Indo-Canadian Child Abuse Survivor Says Without Sophie’s Place, He Would Never Have Told His Story

0
262

Andy Bhatti was first abused when he was nine and it continued until he was 14 but it took him 20 years to tell his story with help from child advocacy centre Sophie’s Place.

VANCOUVER – Indo-Canadian victim of child abuse Andy Bhatti says if there was a child advocacy centre like Sophie’s Place in Metro Vancouver when he was younger, he likely wouldn’t have waited 20 years to tell someone that he had been sexually abused.

Bhatti was first abused when he was nine and it continued until he was 14. By the time he reached his early teens, Bhatti was committing crimes to support a drug addiction, reported CBC News.

“I know if I did speak up, I wouldn’t have spent eight years in jail and I probably would have graduated from high school,” he says.

“Unfortunately, given the circumstances of my life at the time, I went from Grade 6 to a psychiatric assessment centre to a juvenile facility to an adult facility to a longer facility.

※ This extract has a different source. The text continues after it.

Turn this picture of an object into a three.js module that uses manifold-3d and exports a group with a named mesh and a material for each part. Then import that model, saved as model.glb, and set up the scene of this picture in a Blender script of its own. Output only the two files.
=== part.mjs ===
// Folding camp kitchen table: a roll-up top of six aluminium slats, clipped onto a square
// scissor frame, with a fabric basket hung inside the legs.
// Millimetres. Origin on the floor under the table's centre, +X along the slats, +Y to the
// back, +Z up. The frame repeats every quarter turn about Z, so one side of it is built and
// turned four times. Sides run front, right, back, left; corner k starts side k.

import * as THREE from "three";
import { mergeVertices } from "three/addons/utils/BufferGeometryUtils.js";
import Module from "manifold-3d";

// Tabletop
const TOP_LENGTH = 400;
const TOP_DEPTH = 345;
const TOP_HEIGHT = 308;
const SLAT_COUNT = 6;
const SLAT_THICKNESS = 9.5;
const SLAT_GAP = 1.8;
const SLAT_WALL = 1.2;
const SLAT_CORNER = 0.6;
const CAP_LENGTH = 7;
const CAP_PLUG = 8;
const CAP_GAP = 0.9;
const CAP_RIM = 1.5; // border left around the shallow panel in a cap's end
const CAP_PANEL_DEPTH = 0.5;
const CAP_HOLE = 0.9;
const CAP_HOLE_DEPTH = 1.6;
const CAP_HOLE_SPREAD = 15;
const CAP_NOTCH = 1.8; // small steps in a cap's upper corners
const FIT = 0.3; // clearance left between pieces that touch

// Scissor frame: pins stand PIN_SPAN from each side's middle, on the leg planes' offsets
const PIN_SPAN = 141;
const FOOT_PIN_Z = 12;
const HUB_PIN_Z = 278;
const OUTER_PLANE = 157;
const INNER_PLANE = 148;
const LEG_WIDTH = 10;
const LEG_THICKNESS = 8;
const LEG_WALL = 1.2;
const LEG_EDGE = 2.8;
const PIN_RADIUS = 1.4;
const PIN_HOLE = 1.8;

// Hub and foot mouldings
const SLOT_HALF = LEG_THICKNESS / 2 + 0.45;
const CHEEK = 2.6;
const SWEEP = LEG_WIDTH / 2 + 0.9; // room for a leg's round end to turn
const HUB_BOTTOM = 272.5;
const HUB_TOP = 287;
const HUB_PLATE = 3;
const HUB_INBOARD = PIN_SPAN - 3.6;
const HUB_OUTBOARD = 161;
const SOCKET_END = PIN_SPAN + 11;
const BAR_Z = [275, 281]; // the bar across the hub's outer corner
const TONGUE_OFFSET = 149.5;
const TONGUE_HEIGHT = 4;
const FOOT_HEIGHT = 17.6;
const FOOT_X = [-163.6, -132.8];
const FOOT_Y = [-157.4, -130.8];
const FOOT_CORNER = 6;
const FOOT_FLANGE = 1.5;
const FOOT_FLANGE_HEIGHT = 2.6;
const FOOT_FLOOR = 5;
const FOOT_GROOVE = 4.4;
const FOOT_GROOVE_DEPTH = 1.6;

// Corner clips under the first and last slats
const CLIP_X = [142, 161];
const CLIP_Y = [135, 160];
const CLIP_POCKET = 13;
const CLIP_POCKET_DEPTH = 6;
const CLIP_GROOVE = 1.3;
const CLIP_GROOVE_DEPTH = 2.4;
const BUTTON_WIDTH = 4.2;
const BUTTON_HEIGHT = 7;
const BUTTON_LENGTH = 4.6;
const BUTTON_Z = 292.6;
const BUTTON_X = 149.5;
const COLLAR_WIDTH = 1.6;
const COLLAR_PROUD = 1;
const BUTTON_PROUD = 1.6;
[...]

Eventually, I was out on Hastings Street stuck on heroin.”

Sophie’s Place, which opened in Surrey in 2012, was created to help young people who suffer from physical, mental, emotional or sexual abuse.

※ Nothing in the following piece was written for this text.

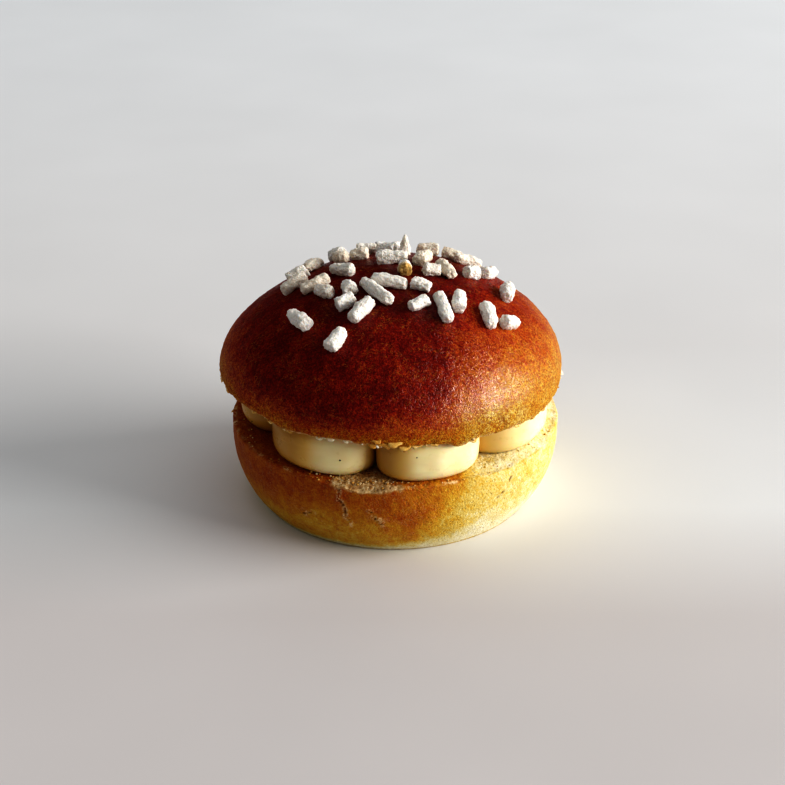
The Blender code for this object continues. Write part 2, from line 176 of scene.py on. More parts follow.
# ---- loose bits
# Flakes at a rim: (bearing, rise above it, length, width, curl down in radians, bake), in mm
UPPER_FLAKES = ((-2, 1.0, 3.4, 1.1, 1.3, 0.5), (-6, 0.5, 2.2, 0.8, 0.9, 0.5), (1, 1.8, 3.0, 1.2, 1.1, 0.4),
                (4, 0.9, 2.6, 1.0, 1.0, 0.42), (-5, 1.6, 2.0, 0.9, 0.9, 0.5), (27, 0.3, 1.8, 0.5, 0.8, 0.3),
                (-52, 0.3, 1.8, 0.5, 0.9, 0.4), (-44, 0.3, 2.2, 0.5, 0.9, 0.35), (-36, 0.3, 2.0, 0.5, 0.9, 0.4),
                (-24, 0.2, 1.8, 0.7, 1.2, 0.12), (-20, 0.2, 1.6, 0.7, 1.3, 0.1), (-15, 0.2, 1.3, 0.6, 1.3, 0.12),
                (8, 0.3, 2.4, 0.5, 1.0, 0.35), (14, 0.3, 2.0, 0.5, 1.0, 0.4), (46, 0.3, 2.2, 0.5, 0.9, 0.3),
                (84, 2.2, 2.6, 0.7, 0.5, 0.12), (-80, 0.5, 2.6, 0.8, 1.1, 0.45), (-72, 0.4, 2.0, 0.7, 1.2, 0.4))
LOWER_FLAKES = ((-12, 0.6, 1.6, 0.6, 0.9, 0.1), (-7, 0.7, 1.4, 0.6, 1.2, 0.05), (-18, 0.8, 1.2, 0.5, 0.8, 0.2),
                (-36, 0.9, 2.4, 0.4, 0.5, 0.3), (-29, 0.9, 2.0, 0.4, 0.6, 0.3), (22, 0.9, 1.2, 0.5, 0.4, 0.2))
LOOSE_FLAKES = 34
LOOSE_FLAKE_BEARINGS = (50, 300)
FLAKE_THICKNESS = 0.14 * MM
FLAKE_SEED = 5
# Crumbs on the upper rim: (bearing, size in mm, bake)
SET_RIM_CRUMBS = ((-4.6, 1.1, -0.3), (-3.4, 0.7, -0.3), (-9.5, 0.4, -0.2), (-13, 0.45, 0.0), (-22, 0.5, 0.1),
                  (11, 0.5, 0.2), (3, 0.5, 0.3))
LEDGE_CRUMBS = 150
LEDGE_REACH = (33.0 * MM, 35.9 * MM)
RIM_CRUMBS = 110
CRUMB_SEED = 8
SET_SPECK = (-18.5, 22.9, 0.44)  # the vanilla seed that stands out: (bearing, height, size in mm)
SPECKS = 9
SPECK_SEED = 3
OUTSIDE = 60 * MM  # well clear of the cake


# ---- the table, light and camera
TABLE_HALF = 4
WINDOW_BEARING = 81
WINDOW_HEIGHT = 19  # degrees above the table
WINDOW_DISTANCE = 2.4
WINDOW_SIZE = (2.0, 0.8)
WINDOW_POWER = 54
WINDOW_COLOUR = (1.0, 0.985, 0.96)
BRIGHT_SIDE = (0.25, 0.45, 0.86)  # the room is brightest overhead and behind, darkest low in front
ROOM_LIGHT = (0.15, 0.47)
ROOM_COLOUR = (0.99, 1.0, 1.01)
EYE_ELEVATION = 26.1
EYE_DISTANCE = 420 * MM
EYE_AIM = (0.45 * MM, 0, 22.7 * MM)
SENSOR_WIDTH = 36
FRAME_PIXELS = 785
FOCAL_PIXELS = 1871.6


def wrapped(degrees):
    return (degrees + 180) % 360 - 180


def bearing_of(x, y):
    return math.degrees(math.atan2(x, -y))


def from_bearing(degrees, reach):
    angle = math.radians(degrees)
    return Vector((reach * math.sin(angle), -reach * math.cos(angle), 0))


def lobed(lobes, degrees):
    return sum(size * math.cos(math.radians(times * (degrees - crest))) for times, size, crest in lobes)


def bell(distance, width):
    """1 in the middle, and next to nothing beyond twice the width."""
    return math.exp(-((distance / width) ** 2))


def rim_wave(waves, degrees):
    return MM * sum(rise * bell(wrapped(degrees - at), half_width) for at, rise, half_width in waves)


def cut_rise(slope, x, y):
    rise, bearing = slope
    return rise * Vector((x, y, 0)).dot(from_bearing(bearing, 1)) / LOWER_RADIUS


def lower_side(height):
    foot_share = 1 - (BASE_RADIUS / LOWER_RADIUS) ** SIDE_POWER
    depth = max(0.0, (LOWER_WIDE_HEIGHT - height) / LOWER_WIDE_HEIGHT)
    return LOWER_RADIUS * (1 - foot_share * depth**SIDE_POWER) ** (1 / SIDE_POWER)


def upper_side(height):
    depth = (UPPER_WIDE_HEIGHT - height) / (UPPER_WIDE_HEIGHT - UPPER_CUT_HEIGHT)
    return UPPER_RADIUS - (UPPER_RADIUS - UPPER_EDGE_RADIUS) * depth**2


def upper_lobe(reach, degrees):
    return lobed(UPPER_LOBES, degrees) * min(1.0, reach / UPPER_RADIUS) ** 4


def dome_share(reach, degrees):
    share = min(1.0, reach / (UPPER_RADIUS + upper_lobe(reach, degrees)))
    return (1 - share**DOME_POWER) ** (1 / DOME_POWER)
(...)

“It’s a facility for them so they don’t have to go to three or four places to give their testimony,” says Centre for Child Development CEO Gerard Bremault, whose organization oversees Sophie’s Place.

“They can give [their testimony] once, they can have that interview with professionals that are specially trained in this area and we can reduce the trauma to the children.”

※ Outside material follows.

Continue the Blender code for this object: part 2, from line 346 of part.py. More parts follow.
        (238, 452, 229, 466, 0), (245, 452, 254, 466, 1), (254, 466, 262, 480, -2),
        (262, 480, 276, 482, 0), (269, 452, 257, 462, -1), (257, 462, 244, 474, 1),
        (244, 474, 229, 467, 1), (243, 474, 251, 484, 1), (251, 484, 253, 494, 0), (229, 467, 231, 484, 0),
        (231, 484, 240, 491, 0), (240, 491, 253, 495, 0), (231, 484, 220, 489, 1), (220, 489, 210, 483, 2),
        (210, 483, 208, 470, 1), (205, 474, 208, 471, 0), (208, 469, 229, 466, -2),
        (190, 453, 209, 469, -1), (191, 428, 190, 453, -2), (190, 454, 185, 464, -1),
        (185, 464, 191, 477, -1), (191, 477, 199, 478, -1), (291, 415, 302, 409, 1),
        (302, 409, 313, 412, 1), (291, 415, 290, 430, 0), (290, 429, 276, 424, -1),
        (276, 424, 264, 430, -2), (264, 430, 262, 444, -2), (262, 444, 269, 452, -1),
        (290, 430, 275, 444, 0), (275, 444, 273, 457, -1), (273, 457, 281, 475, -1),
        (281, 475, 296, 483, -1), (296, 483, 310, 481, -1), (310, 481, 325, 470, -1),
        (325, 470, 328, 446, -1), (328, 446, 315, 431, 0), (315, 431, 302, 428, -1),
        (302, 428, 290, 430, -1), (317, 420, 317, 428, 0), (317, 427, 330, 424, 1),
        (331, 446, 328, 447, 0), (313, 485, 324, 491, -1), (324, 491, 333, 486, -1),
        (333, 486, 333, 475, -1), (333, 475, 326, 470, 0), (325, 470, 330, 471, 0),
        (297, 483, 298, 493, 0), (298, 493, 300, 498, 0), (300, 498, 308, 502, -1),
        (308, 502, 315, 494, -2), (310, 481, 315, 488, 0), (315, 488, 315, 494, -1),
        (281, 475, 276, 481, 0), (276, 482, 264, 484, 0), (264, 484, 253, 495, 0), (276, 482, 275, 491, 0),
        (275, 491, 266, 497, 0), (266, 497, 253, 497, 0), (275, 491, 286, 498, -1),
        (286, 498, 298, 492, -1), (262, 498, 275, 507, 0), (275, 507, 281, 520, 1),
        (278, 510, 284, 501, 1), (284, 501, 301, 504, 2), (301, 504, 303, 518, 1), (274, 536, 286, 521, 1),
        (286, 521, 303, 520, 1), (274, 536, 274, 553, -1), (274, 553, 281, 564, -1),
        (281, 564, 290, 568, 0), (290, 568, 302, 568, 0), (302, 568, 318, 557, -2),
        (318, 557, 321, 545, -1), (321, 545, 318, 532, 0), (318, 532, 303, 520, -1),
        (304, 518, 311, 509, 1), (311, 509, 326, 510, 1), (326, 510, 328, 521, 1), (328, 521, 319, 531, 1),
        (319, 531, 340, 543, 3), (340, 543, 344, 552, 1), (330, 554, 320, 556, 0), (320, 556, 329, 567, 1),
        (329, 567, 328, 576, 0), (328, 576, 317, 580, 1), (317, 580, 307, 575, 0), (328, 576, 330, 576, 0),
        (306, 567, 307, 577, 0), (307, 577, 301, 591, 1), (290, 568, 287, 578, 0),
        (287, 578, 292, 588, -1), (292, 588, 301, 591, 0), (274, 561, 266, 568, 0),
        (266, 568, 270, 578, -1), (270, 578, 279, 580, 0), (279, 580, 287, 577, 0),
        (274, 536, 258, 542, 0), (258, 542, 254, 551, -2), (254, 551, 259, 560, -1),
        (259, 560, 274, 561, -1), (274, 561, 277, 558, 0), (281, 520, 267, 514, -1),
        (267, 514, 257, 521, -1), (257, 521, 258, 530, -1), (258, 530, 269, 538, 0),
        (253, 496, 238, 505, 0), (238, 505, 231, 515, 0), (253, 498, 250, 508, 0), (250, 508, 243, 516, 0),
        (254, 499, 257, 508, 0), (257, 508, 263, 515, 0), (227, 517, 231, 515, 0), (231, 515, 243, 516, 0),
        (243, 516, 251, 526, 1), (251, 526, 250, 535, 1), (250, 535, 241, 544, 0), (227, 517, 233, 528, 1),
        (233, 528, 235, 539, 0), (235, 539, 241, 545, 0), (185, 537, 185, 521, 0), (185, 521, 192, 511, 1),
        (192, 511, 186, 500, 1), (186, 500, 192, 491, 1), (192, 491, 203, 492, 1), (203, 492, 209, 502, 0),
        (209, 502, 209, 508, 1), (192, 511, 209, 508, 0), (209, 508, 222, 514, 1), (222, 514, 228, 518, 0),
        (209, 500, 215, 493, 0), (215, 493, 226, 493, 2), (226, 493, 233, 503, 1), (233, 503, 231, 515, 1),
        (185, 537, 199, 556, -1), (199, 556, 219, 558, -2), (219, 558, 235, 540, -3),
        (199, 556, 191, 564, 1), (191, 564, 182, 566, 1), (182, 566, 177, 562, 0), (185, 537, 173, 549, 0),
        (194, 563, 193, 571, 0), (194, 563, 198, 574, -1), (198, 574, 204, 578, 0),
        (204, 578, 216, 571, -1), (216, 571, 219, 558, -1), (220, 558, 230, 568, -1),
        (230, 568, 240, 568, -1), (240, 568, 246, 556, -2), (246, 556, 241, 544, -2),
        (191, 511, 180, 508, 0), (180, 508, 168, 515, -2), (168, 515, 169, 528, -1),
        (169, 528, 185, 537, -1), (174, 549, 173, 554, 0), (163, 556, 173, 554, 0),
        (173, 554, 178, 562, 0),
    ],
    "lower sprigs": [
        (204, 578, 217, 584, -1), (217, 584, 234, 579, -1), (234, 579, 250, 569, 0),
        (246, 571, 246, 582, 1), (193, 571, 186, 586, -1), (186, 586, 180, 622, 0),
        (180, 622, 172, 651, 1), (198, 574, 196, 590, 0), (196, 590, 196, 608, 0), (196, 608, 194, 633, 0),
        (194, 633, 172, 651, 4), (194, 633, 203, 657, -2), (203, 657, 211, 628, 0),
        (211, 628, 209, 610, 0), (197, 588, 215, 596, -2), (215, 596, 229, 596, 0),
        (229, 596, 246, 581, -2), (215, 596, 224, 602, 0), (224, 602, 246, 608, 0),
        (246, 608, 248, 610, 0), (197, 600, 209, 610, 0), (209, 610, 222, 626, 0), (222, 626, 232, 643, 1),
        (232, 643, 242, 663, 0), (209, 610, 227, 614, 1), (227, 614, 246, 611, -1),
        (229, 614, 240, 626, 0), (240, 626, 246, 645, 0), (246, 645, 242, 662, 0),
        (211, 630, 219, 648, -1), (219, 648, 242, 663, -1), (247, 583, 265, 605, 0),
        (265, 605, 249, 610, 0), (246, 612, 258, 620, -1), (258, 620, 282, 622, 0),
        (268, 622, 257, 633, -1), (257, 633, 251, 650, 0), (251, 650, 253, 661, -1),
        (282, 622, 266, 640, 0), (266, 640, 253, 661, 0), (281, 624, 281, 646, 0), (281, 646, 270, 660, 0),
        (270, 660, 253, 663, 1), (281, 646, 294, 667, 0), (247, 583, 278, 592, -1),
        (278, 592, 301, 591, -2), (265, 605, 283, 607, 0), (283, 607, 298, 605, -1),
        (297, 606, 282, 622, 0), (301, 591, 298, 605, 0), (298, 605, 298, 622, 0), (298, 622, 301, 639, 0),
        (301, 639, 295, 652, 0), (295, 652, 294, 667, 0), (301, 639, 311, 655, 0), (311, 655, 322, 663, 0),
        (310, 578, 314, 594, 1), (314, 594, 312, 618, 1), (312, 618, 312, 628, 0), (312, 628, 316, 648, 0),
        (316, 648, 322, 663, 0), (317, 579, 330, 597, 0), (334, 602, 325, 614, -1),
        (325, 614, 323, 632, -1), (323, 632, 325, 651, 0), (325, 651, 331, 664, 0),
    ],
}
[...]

About 500 children have come through Sophie’s Place since it opened, 180 of which visited this year.

Bhatti, who is now clean and advocates for sex abuse survivors through his organization Survivors Supporting Survivors, says that kind of environment would have helped him when he was a boy.

“If I had social workers, probation officers, family support workers, psychologists and police officers all in the same building to tell me that it was ok, I probably would have spoken up,” he says.

“Instead, I had to go repeat my story to 15 different places. Kids now are very fortunate that they only have to say their story one time.”

Part of the funding for Sophie’s Place comes from the B.C. government’s Civil Forfeiture program, which confiscates assets from convicted criminals.

“Bad guys we have running around our communities shooting things up and selling drugs to vulnerable people… When we get them and throw them in jail, we take any of the assets they have accumulated and we sell it,” says B.C. Solicitor General Mike Morris.

“We turn that money into a lot of projects that we have here in the province to support our vision for a violence-free B.C.”

The provincial funding helps, but Bremault says more money is needed so the facility can expand.